Recently I spoke at a rally right after the woman to whom I lost my public advocate race, who happens to be an amazing speaker and knows how to fire up a crowd. It was pouring out, my son had been pulling on my coat to get my attention all day, and I was especially run-down from traveling; to be honest, I’d been doing so much public speaking that I hadn’t really given much thought to what I was going to say. I figured, It’ll be fine. I’ve got this. After I spoke, I got into the car with my husband and asked him how I did. He looked at me and said, “You kind of sucked.”
Um, what?
“You were a two, maybe a three, out of ten,” he said (as you can tell, we don’t pull any punches in our relationship).
The tough love admittedly didn’t feel great in that second — especially since it was an already serious sore spot to face the woman I’d lost my election to. Still, I was really grateful for his honesty. What good would it do me for him to sugarcoat and tell me I was great when I wasn’t? For a few weeks after that, I thought long and hard about how I’d gotten into my comfort zone with public speaking and how I could get better in rally formats. I’ve now gotten excited about recognizing that even if I’m at the height of my game, I can (and should) still find ways to improve.
The key to this strategy is to not just endure feedback, but to actively seek it out all the time, everywhere, from everyone — especially when you don’t want to hear it. I gave a speech recently in front of four thousand people and got a standing ovation. I was feeling really good about it and didn’t really want anything to spoil that, but I still asked my staff to critique me. Why? Because even the best speeches can always be better. I even do this in my personal life; after my husband and I have an argument and the dust settles, I ask him how I could have communicated better.
Angela Duckworth, author of the bestselling book Grit, identified the courage to accept feedback as one of the four critical factors for building grit. Those who have grit are constantly looking to improve, so they ask, “How did I do?” Angela points to great athletes as examples. Think about someone like Michael Jordan or Michael Phelps; how did they get that good? First, they focused narrowly on the one thing they wanted to improve on. Then they practiced . . . and practiced . . . with 100 percent focus. But the other key component is that they solicited feedback. They had the courage to face the fact that they weren’t perfect — to ask how and where they weren’t great—so they could refine and get better. They were living at the cutting edge of their ability and were totally turned on by that.

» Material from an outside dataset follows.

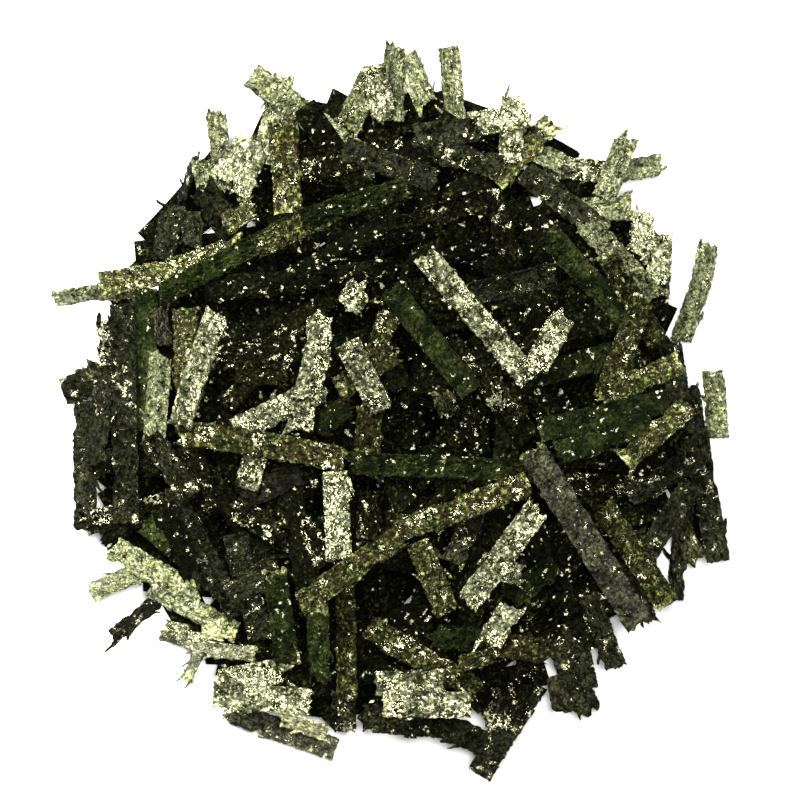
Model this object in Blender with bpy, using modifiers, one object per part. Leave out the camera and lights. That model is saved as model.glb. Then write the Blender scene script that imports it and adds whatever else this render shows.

When you’re pushing yourself beyond where you’re comfortable and striving for improvement, you’re firing on all cylinders. That’s when you enter that magical psychological state known as “flow.” One secret to getting to that blissful state is to build up the courage to hear feedback, which points you to the next area of improvement, and the next, and the next. The more you do this, the easier it gets, and the faster you’ll go from feeling kicked in the gut by criticism to feeling grateful and empowered by it.
Inviting criticism enables you to bear witness to your own imperfections and build a tolerance for them. First tolerance, then acceptance, and then, believe it or not, joy.
Boys and men aren’t tyrannized by failure. Because they’ve been trained from a young age to shake it off and just keep going (a fall off the monkey bars, a science experiment that bombs, a date invitation that gets turned down . . .), mistakes and rejection tend to roll off them in a way that most women can only envy. Our perfect-girl training has kept us safely isolated from the sting of rejection and failure, but as you know, it also weakened our resilience in our adult life. One way we build back our resilience and take the sting out of rejection and failure is by normalizing it.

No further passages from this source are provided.